Y este, el poema de Luis Cernuda, «Impresión de destierro», perteneciente a Las nubes e incluido en el libro:
Fue la pasada primavera,
Hace ahora casi un año,
En un salón del viejo Temple, en Londres,
Con viejos muebles. Las ventanas daban,
Tras edificios viejos, a lo lejos,
Entre la hierba el gris relámpago del río.

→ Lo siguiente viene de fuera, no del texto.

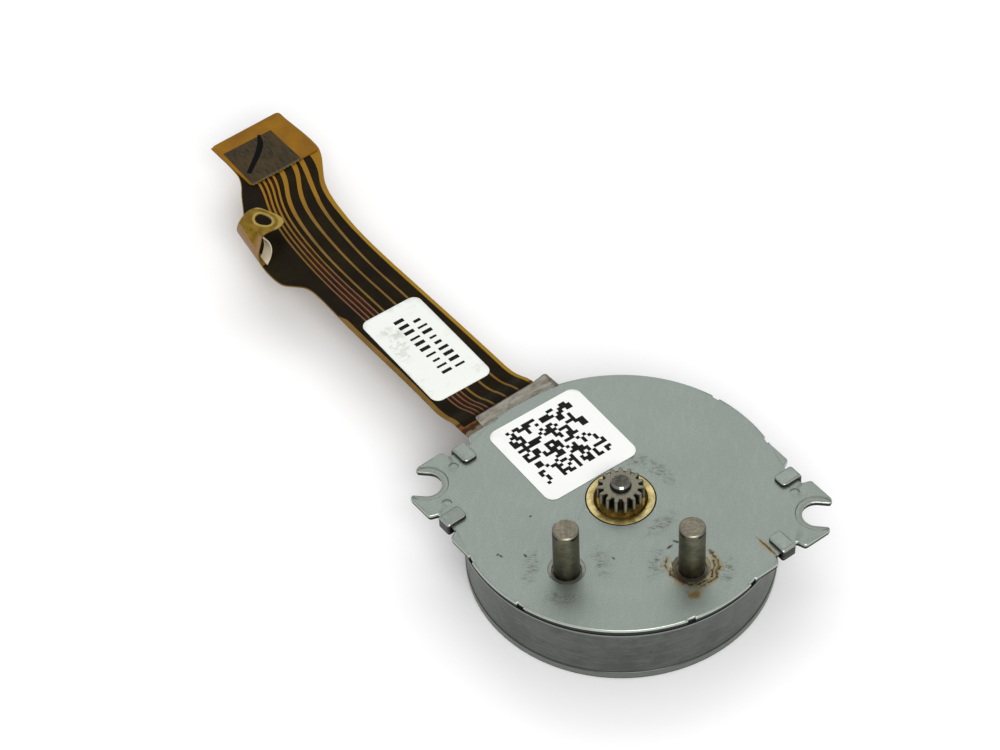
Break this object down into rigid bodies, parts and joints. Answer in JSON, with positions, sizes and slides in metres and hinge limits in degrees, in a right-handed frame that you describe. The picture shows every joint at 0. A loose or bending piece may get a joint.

Todo era gris y estaba fatigado
Igual que el iris de una perla enferma.
Eran señores viejos, viejas damas,
En los sombreros plumas polvorientas;
Un susurro de voces allá por los rincones,
Junto a mesas con tulipanes amarillos,
Retratos de familia y teteras vacías.
La sombra que caía
Con un olor a gato,
Despertaba ruidos en cocinas.
Un hombre silencioso estaba
Cerca de mí. Veía
La sombra de su largo perfil algunas veces
Asomarse abstraído al borde de la taza,
Con la misma fatiga
Del muerto que volviera
Desde la tumba a una fiesta mundana.
En los labios de alguno,
Allá por los rincones
Donde los viejos juntos susurraban,
Densa como una lágrima cayendo,
Brotó de pronto una palabra: España.
Un cansancio sin nombre
Rodaba en mi cabeza.
Encendieron las luces. Nos marchamos.
Tras largas escaleras casi a oscuras
Me hallé luego en la calle,
Y a mi lado, al volverme,
Vi otra vez a aquel hombre silencioso,
Que habló indistinto algo
Con acento extranjero,
Un acento de niño en voz envejecida.
Andando me seguía
Como si fuera solo bajo un peso invisible,
Arrastrando la losa de su tumba;
Mas luego se detuvo.
«¿España?», dijo. «Un nombre.
España ha muerto». Había
Una súbita esquina en la calleja.
Le vi borrarse entre la sombra húmeda.
Felicidades, Eduardo. Y me encanta la elección de este cuadro de William Logsdail para la portada.